The Three Things We Fear Most

EZRA BAYDA teaches that by truly knowing our fears, we can break their spell.

By Ezra Bayda

When things upset us, we often think that something is wrong. Perhaps the one time this is truest is when we experience fear. In fact, as human beings, we expend a huge portion of our energy dealing with anxiety and fear. This has certainly been apparent in the present economic upheavals and the wars in Iraq and Afghanistan. We live with an everyday reality that is tinged with personal and cultural anxiety. Our fears are not just the product of global events, however—they go to our very core. On a day-to-day level, fear often motivates how we act and react, and sometimes even how we dress or stand or talk. But fear makes our life narrow and dark. It is at the root of all conflict, underlying much of our sorrow. Fear also blocks intimacy and love and, more than anything, disconnects us from the lovingkindness that is our true nature.

Even considering how prevalent fear is in our lives, it nonetheless remains one of the murkiest areas to deal with, in daily life as well as in practice. This may sound bleak, but what is really the worst thing about fear? Though it is hard to admit, especially if we see ourselves as deeply spiritual, the main reason we have an aversion to fear is that it is physically and emotionally uncomfortable. Woody Allen put this quite well when he said, “I don’t like to be afraid—it scares me.” We simply don’t want to feel this discomfort and will do almost anything to avoid it. But whenever we give in to fear, we make it more solid, and our life becomes smaller, more limited, more contracted. In a way, every time we give in to fear, we cease to truly live.

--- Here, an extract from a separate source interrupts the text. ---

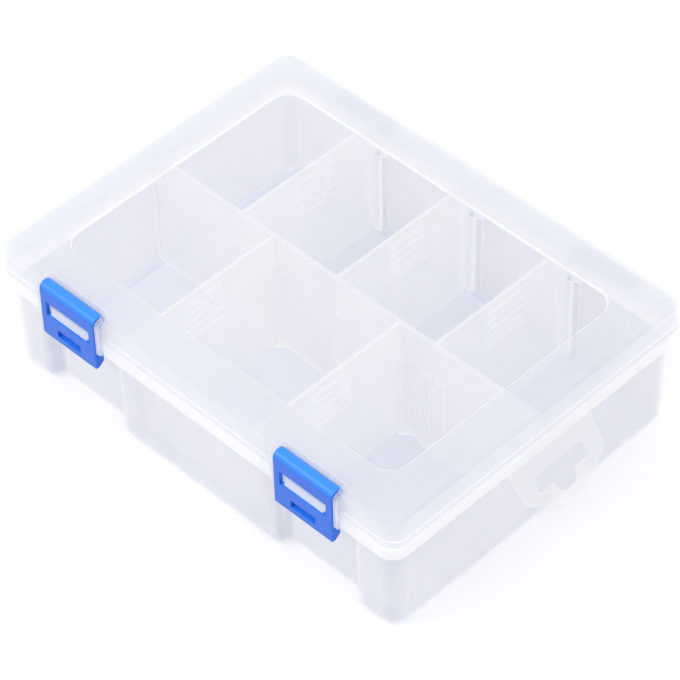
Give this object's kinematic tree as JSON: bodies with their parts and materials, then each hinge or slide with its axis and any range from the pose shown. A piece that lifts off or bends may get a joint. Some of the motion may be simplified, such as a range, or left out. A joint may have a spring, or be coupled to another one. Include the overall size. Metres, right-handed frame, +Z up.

We’re often not aware of the extent to which fear plays a part in our lives, which means that the first stage of practicing with fear requires acknowledging its presence. This can prove to be difficult, because many fears may not be readily apparent, such as the fear driving our ambition, the fear underlying our depression, or, perhaps most of all, the fear beneath our anger. But the fact is, once we look beyond our surface emotional reaction, we will see that almost every negative emotion, every drama, comes down to one or more of the three most basic fears: the fear of losing safety and control, the fear of aloneness and disconnection, and the fear of unworthiness.

Munch Fear
Munch, from the series "Fear," Trenton Doyle Hancock, 2008, mixed media on paper, 22.25 x 22.5 inches. © Trenton Doyle Hancock, courtesy of the James Cohan Gallery, New York City

The first most basic fear is that of losing safety. Because safety is fundamental to our survival, this fear will instinctually be triggered at the first sign of danger or insecurity; the old brain, or limbic system, is inherently wired that way. This particular fear will also be triggered when we experience pain or discomfort. But in most cases, there is no real danger to us; in fact, our fears are largely imaginary— that the plane will crash, that we will be criticized, that we’re doing it wrong. Yet until we see this dimension of fear with clarity, we will continue to live with a sense of constriction that can seem daunting.

A central component of spiritual life is recognizing that practice is not about ensuring that we feel secure or comfortable. It’s not that we won’t feel these things when we practice; rather, it’s that we are also bound to some times feel very uncomfortable and insecure, particularly when exploring and working with our darker emotions and unhealed pain. Still, there is also a deep security developed over the course of a practice life that isn’t likely to resemble the immediate comfort we usually crave. This fundamental security develops instead out of the willingness to stay with and truly experience our fears. Isn’t it ironic that the path to real security comes from residing in the fear of insecurity itself?

Insecurity can also manifest as the fear of helplessness, often surfacing as the fear of losing control, the fear of being controlled, the fear of chaos, or even the fear of the unfamiliar. For example, nearly all of us have experienced the emotion of rage, which is like being swept into a mushroom cloud explosion. Think of the kind of day when nothing seems to go your way, or even just the last time your TV remote stopped working and no matter what buttons you pushed, you couldn’t get it to do what you wanted. The urge to throw the remote against the wall can feel like angry rage, but as we bring awareness to this experience, we can discover that the feeling of rage is often just an outer explosion covering over the quieter inner implosion of feeling powerless. Rage may give us a feeling of power and control, but how often is it an evasion of the sense of powerlessness that feels so much worse?

We all dread the helplessness of losing control, and yet real freedom lies in recognizing the futility of demanding that life be within our control. Instead, we must learn the willingness to feel—to say yes to—the experience of helplessness itself. This is one of the hidden gifts of serious illness or loss. It pushes us right to our edge, where we may have the good fortune to realize that our only real option is to surrender to our experience and let it just be.

During a three-year period in the early 1990s when I was seriously ill with no indication that I would ever get better, I watched my life as I had known it begin to fall apart. I not only lost my ability to work and engage in physical activities, I also experienced a dismantling of my basic identities. At first, it was disorienting and frightening not to have the props of seeing myself as a Zen practitioner, a carpenter and contractor (my livelihood), a husband and a father. But as I stayed with the fears, and particularly as I was able to bring the quality of lovingkindness to the experience, there came a dramatic shift.